A test of three zippers
,I’m in the middle of quite a few posts, and honestly… this one should be pretty short because I had no idea I’d be writing it. I’m trying to make my Windows experience as pleasant as possible (that itself is an upcoming post), and part of that has involved looking for a good archive tool. Windows handles ZIP files well enough, but it’s kind of a barebones approach and it doesn’t handle any of the other major archive formats that I’m aware of. I looked at a few alternatives; as is typical for Windows they basically all had miserable, nonstandard user interfaces. Many appeared to be adware or scummy bundle situations. I only ended up testing three, and didn’t make it very far with one of them (PeaZip), simply because whatever Linux-esque toolkit it was made with prevented it from working with FancyZones.
So I tried out 7-Zip, WinZip, and benchmarked these against the inbuilt Windows archiver. I’m not settled on anything yet, but both of the alternatives offer support for all of the common archive formats; 7-Zip supports a ton of additional formats. WinZip wins on the UI/UX front, feeling nearly native and offering a nice dual-pane view; 7-Zip is pretty barebones in this department1. 7-Zip is free, open-source software; WinZip is proprietary, closed-source software with a $29 price tag.
What really shocked me, however, were the benchmarks. I wanted to test ZIP files specifically, as I run into them most often (other formats tend to be things I’ll be handling on the Linux side of things), and I couldn’t benchmark anything else against the inbuilt Windows archiver. My test machine is an 8th Gen Core i7, quad-core @ 1.8GHz, with 16GB RAM and only Intel onboard graphics. WinZip has an option to use OpenCL and offload the task to the GPU; I thought it would handily outperform the others accordingly2. Only 7-Zip has a built in timer, so results on the other two may have been off by a second or two as I was doing it manually with a stopwatch. I did three runs of each and averaged. The test was enwik9, the first 109 bytes of English Wikipedia. A gigabyte of source that reliably FLATEs down to under 350MB.
- 7-Zip was the slowest, which did not surprise me. It took about two and a half minutes, and compressed very well, down to ~313MB.
- Without OpenCL enabled, WinZip was the second slowest, but the most highly compressed. Despite being next-to-last for speed, it still shaved around 50 seconds off of 7-Zip, averaging about one minute and forty seconds. File size was ~311MB.

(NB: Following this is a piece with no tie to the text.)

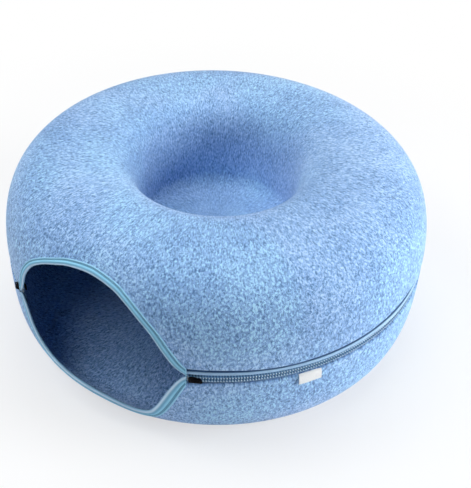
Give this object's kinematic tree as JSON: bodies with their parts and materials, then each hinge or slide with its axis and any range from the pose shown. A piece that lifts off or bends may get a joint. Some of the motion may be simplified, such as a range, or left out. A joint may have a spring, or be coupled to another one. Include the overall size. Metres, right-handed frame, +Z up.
{
  "type": "donut cat tunnel",
  "caption": "Donut-shaped felt cat tunnel and bed: two moulded half rings zipped round the rim, with a lens-shaped bound mouth and a dimpled top.",
  "frame": {"origin": "middle of the overall box at floor height, on the ring's axis to within 2 mm", "axes": "+Z up along the ring's axis; the mouth faces azimuth 237 degrees, between -X and -Y; the back of the ring, where the upper half hinges, is at azimuth 57 degrees"},
  "size_m": [0.5, 0.5031, 0.211],
  "materials": {
    "felt": "heathered needle felt, matt",
    "zip_tape": "woven tape",
    "zip_coil": "nylon coil, satin",
    "lip_binding": "folded woven tape, stitched",
    "end_stop": "pale moulded plastic",
    "slider": "black satin paint",
    "label": "woven satin, blank",
    "centre_patch": "hook and loop"
  },
  "bodies": {
    "lower": {"lower_shell": "felt", "lower_zip_tape": "zip_tape", "lower_zip_coil": "zip_coil", "lower_lip_binding": "lip_binding", "right_lower_end_stop": "end_stop", "left_lower_end_stop": "end_stop", "side_label": "label", "centre_hook_patch": "centre_patch"},
    "upper": {"upper_shell": "felt", "upper_zip_tape": "zip_tape", "upper_zip_coil": "zip_coil", "upper_lip_binding": "lip_binding", "right_upper_end_stop": "end_stop", "left_upper_end_stop": "end_stop", "centre_loop_patch": "centre_patch"},
    "right_slider": {"right_slider_body": "slider"},
    "right_pull": {"right_slider_pull": "slider"},
    "left_slider": {"left_slider_body": "slider"},
    "left_pull": {"left_slider_pull": "slider"}
  },
  "joints": [
    {"name": "upper_half_hinge", "type": "hinge", "parent": "lower", "child": "upper", "pos_m": [0.13698, 0.21093, 0.1005], "axis": [-0.8387, 0.5446, 0], "range_deg": [0, 160]},
    {"name": "right_slider_travel", "type": "hinge", "parent": "lower", "child": "right_slider", "pos_m": [0, 0, 0.1005], "axis": [0, 0, 1], "range_deg": [0, 145]},
    {"name": "left_slider_travel", "type": "hinge", "parent": "lower", "child": "left_slider", "pos_m": [0, 0, 0.1005], "axis": [0, 0, -1], "range_deg": [0, 145]},
    {"name": "right_pull_flip", "type": "hinge", "parent": "right_slider", "child": "right_pull", "pos_m": [-0.01797, -0.25086, 0.1005], "axis": [0, 0, -1], "range_deg": [0, 180]},
    {"name": "left_pull_flip", "type": "hinge", "parent": "left_slider", "child": "left_pull", "pos_m": [-0.22186, -0.11845, 0.1005], "axis": [0, 0, 1], "range_deg": [0, 180]}
  ]
}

- OpenCL-enabled WinZip blazed through it at around a minute and ten seconds. This was about what I expected; the performance was excellent. Compression was the third worst with a final file size of ~318MB. It kept the GPU around 50% throughout.
- Windows tore through the file. Its progress bar basically did nothing for about 30 seconds. This, coupled with my lack of faith in the archiver, actually led me to miss my first attempt with it. Then I assumed that it crashed, leaving a corrupt file. Nope. Averaging at around 45 seconds, though leaving the largest file at ~327MB, it worked reliably, and it worked quickly. It wasn’t using GPU, and it only pegged a single core. I’m floored by how fast it was.
YMMV, of course, and this was… a single giant file run through only a handful of times. But I was shocked that Windows tore through a gigabyte source so quickly. Unzipping any of the resultant files was uniformly fast; decompression is not an intensive task. I don’t know that there’s an actual takeaway here, but I was shocked by the speed at which Windows compressed that file.